This invention relates to printed circuits and methods of making them and, in particular, to solerable plating finishes therefor.
Many printed circuit boards with plated through holes, copper being plated onto the walls (barrels) of the holes, are made using a plate-on metal finish as an etch resist. This metal finish is plated on using a resist coating (photo-resist) which covers the areas of the board which will not form tracks or pads. The plated-on metal finish thus forms the final coating for the tracks, pads and barrels of the holes. After the metal has been plated and the resist coating is removed from the board, and the original copper cladding of the board, and any further copper plated over it, are etched away from the area which are not tracks or pads and are thus not protected by the plated-on metal finish etch resist.
The two main requirements for such a plated-on etch resist are that it should be resistant to as wide a variety of commonly used etchants for copper as possible and that it should be readily solderable. The use of metal which can form a thin, pore-free coating is desirable, as is low cost. Considerable saving in processing costs may be achievable if a plated-on metal etch resist, having sufficient corrosion resistance, low enough resistance, could be employed to also form a contact surface of an edge connector finger of the printed circuit board, or to form the underlay plating for a final coating of a thin layer of another metal, often gold, over an edge connector finger.
Gold has been used as an etch-resist/surface-finish plating, but its use can cause problems in solder joints due to gold embrittlement, and its cost makes use as an overall finish undersirable. Most metal-finished through-hole plated boards are, therefore, given a plated-on tin-lead alloy finish. This is obviously solderable and is resistant to many etchants, but it has some disadvantages. The coating has to be fairly thick, some 10 microns, to form a good resist and to avoid the formation of unsolderable copper-tin intermetallic compounds over the board surface. During etching, the etchant eats away the sides of the tracks and pads, leaving a small width of the tin-lead plating overhanging. This can break away to form slivers which can cause unwanted short circuits. Such overhang slivers are usually removed from new boards by melting the tin-lead in a reflowing process which allows it to flow over the sides of the tracks. In addition, tin-lead plating cannot be used as an underplate for gold edge connector fingers. Thus when gold plating is required at least the board edge must be masked, after tin-lead plating, apart from the edge connector fingers so that the tin-lead can be stripped therefrom, by dipping in a suitable medium, before the gold and any underplating of nickel, or other suitable metal, is applied. A further disadvantage of tin-lead as an etch resist and overall finish is that if a solder resist pattern is applied to a board over the tin-lead on the tracks, this solder resist is liable to crack as the board is wave or drag soldered and the tin-lead beneath the resist melts.

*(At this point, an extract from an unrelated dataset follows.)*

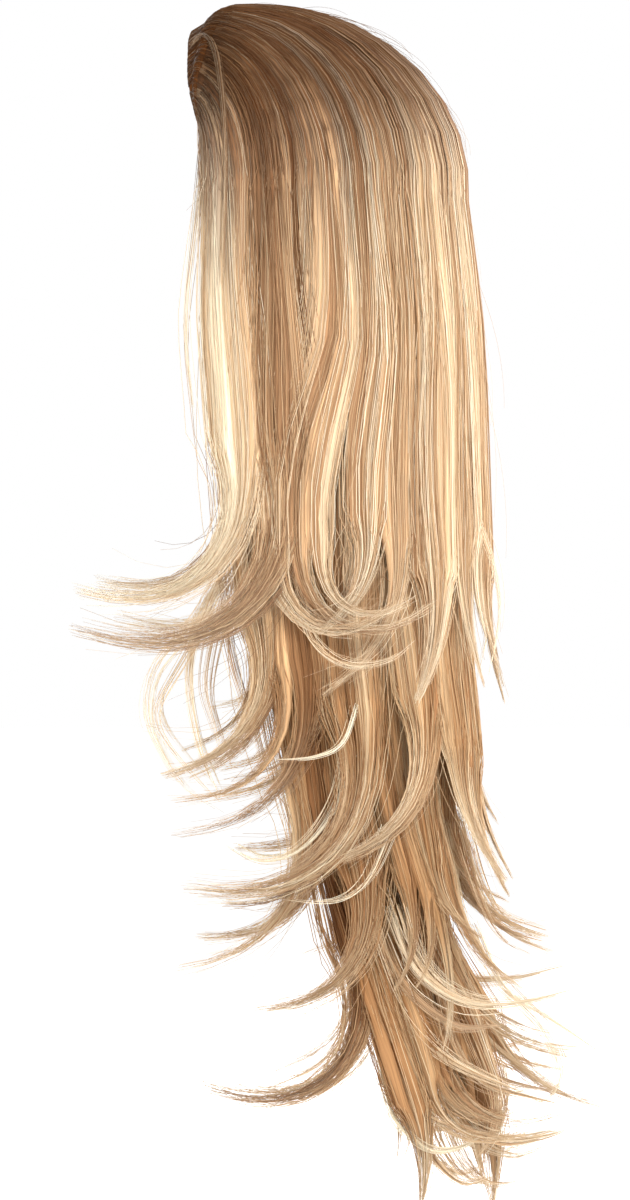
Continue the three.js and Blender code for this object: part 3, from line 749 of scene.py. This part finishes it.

All of these disadvantages of tin-lead plating can be overcome by the recently proposed use of palladium-nickel, or other nickel alloys such as tin-nickel, as the etch resist. The nickel alloys can be plated to form very thin pore-free coatings. These coatings are so thin that they lack the mechanical strength to form slivers as the etchant undercuts the etch resist plating. They also form an excellent underplate for thin gold contact (edge connector) fingers, and they do not melt and flow beneath a solder resist coating.
However, nickel and its alloys are not easy to solder to, and may require the use of an activated flux to achieve good joints. Activated fluxes can leave corrosive residues and thus their use may be undesirable in many applications.